# Your task
Which lines below hold the word "scene"? Report each one.

# Source material
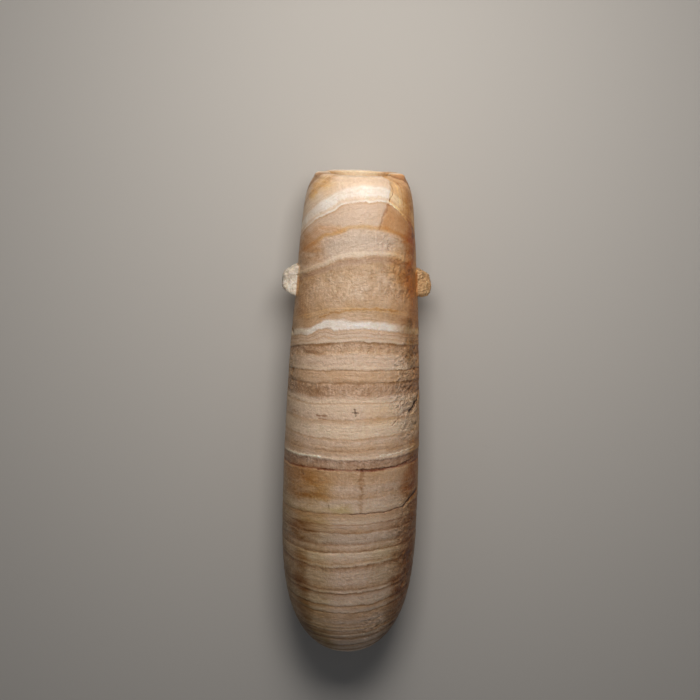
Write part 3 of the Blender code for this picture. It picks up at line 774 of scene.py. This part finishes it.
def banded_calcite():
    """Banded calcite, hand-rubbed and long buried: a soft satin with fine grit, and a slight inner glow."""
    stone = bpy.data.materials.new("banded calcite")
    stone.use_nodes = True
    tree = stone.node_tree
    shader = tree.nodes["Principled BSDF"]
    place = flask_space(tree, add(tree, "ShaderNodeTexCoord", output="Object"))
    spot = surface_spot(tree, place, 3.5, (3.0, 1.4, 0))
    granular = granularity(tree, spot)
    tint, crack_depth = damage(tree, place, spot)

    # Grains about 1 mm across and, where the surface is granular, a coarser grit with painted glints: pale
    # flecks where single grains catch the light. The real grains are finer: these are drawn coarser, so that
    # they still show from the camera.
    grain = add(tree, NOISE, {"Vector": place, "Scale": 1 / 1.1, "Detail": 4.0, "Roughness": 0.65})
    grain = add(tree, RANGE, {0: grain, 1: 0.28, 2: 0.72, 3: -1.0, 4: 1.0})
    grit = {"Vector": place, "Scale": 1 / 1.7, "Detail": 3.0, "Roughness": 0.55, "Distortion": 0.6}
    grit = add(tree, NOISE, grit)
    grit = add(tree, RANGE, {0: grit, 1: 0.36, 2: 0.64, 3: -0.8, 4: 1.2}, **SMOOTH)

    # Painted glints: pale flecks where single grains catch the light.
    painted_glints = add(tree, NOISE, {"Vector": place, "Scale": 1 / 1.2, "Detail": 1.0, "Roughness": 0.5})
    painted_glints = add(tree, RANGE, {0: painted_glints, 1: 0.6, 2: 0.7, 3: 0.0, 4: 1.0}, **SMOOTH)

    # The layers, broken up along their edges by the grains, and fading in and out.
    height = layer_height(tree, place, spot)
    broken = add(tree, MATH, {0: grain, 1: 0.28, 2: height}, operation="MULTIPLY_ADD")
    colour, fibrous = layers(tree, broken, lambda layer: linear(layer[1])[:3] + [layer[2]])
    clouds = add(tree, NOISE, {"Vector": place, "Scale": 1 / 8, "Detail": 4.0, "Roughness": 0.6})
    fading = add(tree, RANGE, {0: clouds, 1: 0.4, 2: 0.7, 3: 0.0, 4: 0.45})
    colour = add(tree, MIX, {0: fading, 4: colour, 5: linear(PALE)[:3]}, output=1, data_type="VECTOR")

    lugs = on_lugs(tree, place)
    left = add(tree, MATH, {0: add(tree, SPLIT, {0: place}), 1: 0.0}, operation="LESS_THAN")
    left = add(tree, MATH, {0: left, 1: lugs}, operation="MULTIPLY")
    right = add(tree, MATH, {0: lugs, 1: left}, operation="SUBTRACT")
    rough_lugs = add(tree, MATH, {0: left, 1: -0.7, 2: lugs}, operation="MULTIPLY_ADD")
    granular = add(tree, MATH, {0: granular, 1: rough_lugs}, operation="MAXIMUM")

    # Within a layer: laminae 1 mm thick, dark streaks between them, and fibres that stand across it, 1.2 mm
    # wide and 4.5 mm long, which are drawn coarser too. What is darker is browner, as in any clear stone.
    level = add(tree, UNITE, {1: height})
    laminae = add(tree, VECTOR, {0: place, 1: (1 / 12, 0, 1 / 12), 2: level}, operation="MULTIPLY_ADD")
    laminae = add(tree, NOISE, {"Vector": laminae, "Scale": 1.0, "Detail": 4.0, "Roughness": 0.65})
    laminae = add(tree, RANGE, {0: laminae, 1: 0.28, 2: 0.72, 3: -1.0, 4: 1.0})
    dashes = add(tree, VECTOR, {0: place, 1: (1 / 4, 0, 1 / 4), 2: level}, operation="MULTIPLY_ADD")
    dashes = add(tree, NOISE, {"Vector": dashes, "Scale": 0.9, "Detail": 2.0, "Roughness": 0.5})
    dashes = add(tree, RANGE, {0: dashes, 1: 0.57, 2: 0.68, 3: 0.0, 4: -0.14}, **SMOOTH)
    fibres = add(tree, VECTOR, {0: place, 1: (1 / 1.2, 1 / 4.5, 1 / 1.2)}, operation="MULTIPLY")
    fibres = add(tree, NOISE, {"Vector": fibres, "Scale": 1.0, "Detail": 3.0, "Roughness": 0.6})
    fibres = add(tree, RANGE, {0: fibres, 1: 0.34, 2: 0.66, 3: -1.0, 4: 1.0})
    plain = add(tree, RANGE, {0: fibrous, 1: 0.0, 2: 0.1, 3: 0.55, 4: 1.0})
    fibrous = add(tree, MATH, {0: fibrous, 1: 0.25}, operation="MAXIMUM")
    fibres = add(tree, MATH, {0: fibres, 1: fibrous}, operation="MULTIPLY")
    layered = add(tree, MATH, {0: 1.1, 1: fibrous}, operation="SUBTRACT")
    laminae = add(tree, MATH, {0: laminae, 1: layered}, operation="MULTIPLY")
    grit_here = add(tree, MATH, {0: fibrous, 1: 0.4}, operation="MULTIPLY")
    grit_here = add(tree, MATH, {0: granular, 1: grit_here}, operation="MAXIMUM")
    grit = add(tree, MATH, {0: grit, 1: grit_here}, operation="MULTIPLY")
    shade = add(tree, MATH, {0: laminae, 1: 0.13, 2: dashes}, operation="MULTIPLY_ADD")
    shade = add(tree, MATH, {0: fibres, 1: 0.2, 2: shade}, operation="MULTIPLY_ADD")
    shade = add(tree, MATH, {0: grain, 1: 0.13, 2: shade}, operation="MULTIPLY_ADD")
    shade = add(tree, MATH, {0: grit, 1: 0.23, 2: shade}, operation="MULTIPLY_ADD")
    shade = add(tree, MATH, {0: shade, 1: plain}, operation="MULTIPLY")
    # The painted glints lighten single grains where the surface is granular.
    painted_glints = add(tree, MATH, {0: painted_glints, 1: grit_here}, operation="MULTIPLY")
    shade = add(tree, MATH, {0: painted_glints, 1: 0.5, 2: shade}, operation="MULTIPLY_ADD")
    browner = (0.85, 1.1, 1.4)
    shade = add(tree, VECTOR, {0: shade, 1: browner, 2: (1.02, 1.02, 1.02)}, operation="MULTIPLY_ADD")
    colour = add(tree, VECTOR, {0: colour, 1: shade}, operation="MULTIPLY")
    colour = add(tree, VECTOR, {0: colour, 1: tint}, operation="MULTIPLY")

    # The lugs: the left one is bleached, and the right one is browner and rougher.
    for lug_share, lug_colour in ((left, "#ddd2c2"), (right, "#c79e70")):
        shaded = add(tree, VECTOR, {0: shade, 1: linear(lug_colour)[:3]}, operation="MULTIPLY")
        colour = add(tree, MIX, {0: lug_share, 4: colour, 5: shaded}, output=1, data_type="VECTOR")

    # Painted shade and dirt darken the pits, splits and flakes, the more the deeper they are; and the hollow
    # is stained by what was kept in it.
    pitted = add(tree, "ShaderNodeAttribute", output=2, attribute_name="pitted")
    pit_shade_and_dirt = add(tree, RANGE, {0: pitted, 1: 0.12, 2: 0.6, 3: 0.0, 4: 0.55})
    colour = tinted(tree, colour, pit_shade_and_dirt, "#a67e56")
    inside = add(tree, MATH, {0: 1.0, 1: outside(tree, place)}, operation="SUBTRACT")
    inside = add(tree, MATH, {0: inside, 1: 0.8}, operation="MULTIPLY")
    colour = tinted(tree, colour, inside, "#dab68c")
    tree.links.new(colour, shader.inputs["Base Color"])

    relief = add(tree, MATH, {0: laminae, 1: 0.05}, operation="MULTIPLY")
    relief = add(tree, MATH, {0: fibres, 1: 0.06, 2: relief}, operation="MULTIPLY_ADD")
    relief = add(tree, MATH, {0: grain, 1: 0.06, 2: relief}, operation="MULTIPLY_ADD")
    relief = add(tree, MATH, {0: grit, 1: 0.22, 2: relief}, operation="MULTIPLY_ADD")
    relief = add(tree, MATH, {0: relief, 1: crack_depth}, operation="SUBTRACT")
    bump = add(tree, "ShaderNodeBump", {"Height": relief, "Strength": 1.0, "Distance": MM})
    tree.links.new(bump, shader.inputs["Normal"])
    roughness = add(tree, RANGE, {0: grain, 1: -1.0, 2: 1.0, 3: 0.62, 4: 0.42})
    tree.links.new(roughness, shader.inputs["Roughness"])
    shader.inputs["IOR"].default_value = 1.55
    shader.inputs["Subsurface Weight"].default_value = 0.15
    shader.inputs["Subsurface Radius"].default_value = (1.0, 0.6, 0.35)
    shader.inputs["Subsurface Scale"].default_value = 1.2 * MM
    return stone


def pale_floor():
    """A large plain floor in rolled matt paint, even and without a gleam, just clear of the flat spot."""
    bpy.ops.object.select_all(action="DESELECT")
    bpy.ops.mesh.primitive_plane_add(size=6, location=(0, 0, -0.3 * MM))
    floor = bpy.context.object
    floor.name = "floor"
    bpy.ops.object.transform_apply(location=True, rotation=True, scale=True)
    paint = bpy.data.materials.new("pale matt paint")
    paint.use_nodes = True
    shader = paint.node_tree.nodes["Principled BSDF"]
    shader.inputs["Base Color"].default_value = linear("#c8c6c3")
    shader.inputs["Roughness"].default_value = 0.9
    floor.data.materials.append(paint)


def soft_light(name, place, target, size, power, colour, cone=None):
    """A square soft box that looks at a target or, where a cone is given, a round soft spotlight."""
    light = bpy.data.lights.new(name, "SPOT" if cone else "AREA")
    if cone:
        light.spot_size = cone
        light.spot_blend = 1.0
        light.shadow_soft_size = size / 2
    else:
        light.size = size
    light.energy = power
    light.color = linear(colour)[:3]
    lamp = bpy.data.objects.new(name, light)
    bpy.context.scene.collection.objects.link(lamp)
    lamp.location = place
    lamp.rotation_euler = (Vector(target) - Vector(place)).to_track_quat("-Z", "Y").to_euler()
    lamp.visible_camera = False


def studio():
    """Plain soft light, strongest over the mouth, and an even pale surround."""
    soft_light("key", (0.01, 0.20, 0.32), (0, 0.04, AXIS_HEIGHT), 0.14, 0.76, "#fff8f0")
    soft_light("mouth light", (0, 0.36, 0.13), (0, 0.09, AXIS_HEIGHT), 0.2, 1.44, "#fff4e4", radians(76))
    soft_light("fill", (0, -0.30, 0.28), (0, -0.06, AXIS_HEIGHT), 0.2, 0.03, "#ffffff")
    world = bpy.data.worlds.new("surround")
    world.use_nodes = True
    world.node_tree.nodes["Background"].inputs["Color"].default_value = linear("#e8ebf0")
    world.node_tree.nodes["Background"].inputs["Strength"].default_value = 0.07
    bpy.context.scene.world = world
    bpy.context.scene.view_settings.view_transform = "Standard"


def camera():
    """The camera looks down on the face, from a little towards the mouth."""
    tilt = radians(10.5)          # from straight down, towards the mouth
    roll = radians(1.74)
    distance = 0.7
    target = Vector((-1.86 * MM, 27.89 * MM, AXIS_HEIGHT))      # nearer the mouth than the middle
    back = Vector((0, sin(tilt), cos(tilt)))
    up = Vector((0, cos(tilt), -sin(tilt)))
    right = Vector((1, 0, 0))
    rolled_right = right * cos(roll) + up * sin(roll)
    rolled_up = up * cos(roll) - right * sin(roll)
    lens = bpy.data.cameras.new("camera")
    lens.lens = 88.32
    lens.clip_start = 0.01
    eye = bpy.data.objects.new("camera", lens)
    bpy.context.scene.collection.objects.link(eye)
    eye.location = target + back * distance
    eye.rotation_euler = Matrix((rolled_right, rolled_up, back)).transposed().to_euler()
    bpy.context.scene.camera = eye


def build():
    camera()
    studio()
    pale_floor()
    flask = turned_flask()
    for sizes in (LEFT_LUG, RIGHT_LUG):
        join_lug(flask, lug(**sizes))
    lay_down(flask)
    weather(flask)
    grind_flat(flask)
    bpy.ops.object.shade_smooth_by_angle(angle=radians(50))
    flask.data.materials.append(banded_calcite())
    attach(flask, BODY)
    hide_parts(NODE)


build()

# Written response
Write part 3 of the Blender code for this picture. It picks up at line 774 of scene.py. This part finishes it.
    bpy.context.scene.collection.objects.link(lamp)
    bpy.context.scene.world = world
    bpy.context.scene.view_settings.view_transform = "Standard"
    bpy.context.scene.collection.objects.link(eye)
    bpy.context.scene.camera = eye